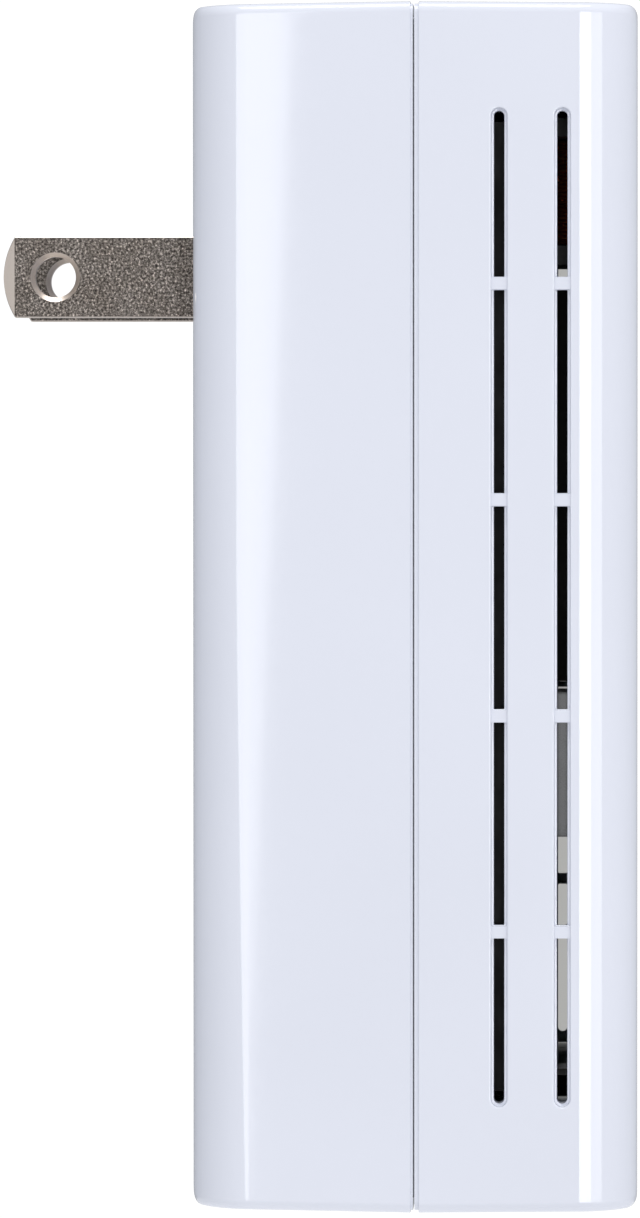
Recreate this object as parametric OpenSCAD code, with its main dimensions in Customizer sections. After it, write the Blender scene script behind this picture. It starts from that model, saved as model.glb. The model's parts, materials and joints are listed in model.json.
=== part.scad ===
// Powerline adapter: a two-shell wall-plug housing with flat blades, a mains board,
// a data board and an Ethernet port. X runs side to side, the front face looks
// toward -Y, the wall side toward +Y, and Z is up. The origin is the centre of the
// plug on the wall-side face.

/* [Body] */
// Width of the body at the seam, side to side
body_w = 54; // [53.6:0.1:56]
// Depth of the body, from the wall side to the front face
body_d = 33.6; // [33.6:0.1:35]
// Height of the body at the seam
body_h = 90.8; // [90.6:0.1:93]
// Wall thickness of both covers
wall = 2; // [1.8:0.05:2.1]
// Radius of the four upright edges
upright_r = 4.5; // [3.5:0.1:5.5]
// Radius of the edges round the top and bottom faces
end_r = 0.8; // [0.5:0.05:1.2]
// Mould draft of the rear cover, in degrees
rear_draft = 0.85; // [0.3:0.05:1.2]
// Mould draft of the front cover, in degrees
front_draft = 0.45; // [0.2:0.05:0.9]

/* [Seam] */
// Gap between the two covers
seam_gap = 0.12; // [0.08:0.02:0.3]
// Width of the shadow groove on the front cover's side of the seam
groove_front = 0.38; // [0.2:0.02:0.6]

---

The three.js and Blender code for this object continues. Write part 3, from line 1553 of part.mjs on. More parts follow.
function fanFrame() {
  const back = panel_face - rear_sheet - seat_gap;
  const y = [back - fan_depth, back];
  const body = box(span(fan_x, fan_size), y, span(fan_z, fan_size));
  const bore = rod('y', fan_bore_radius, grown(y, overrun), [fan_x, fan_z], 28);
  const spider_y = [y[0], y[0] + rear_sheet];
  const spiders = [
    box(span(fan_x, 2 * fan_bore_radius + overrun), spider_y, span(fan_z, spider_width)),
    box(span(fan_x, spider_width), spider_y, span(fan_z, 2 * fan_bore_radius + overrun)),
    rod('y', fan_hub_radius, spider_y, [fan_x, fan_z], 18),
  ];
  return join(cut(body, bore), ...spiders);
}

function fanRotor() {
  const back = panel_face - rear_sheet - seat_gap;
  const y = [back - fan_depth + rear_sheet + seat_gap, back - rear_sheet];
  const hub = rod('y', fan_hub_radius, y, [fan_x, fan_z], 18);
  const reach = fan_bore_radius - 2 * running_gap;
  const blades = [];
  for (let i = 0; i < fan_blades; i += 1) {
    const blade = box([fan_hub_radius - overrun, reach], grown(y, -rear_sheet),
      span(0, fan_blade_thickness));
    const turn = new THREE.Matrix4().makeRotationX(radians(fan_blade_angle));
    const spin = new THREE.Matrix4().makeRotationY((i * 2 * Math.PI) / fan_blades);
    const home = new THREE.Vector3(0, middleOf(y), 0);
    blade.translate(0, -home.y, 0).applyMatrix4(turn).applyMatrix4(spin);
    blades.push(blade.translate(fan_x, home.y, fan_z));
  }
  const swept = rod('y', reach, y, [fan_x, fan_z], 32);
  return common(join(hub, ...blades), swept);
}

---

- [TASK TO COMPLETE]: Write out, exactly as they stand, the lines from the one containing "Recreate this object" through the one containing "the wall-side face.", both ends included.

- [WRITTEN ANSWER]:
Recreate this object as parametric OpenSCAD code, with its main dimensions in Customizer sections. After it, write the Blender scene script behind this picture. It starts from that model, saved as model.glb. The model's parts, materials and joints are listed in model.json.
=== part.scad ===
// Powerline adapter: a two-shell wall-plug housing with flat blades, a mains board,
// a data board and an Ethernet port. X runs side to side, the front face looks
// toward -Y, the wall side toward +Y, and Z is up. The origin is the centre of the
// plug on the wall-side face.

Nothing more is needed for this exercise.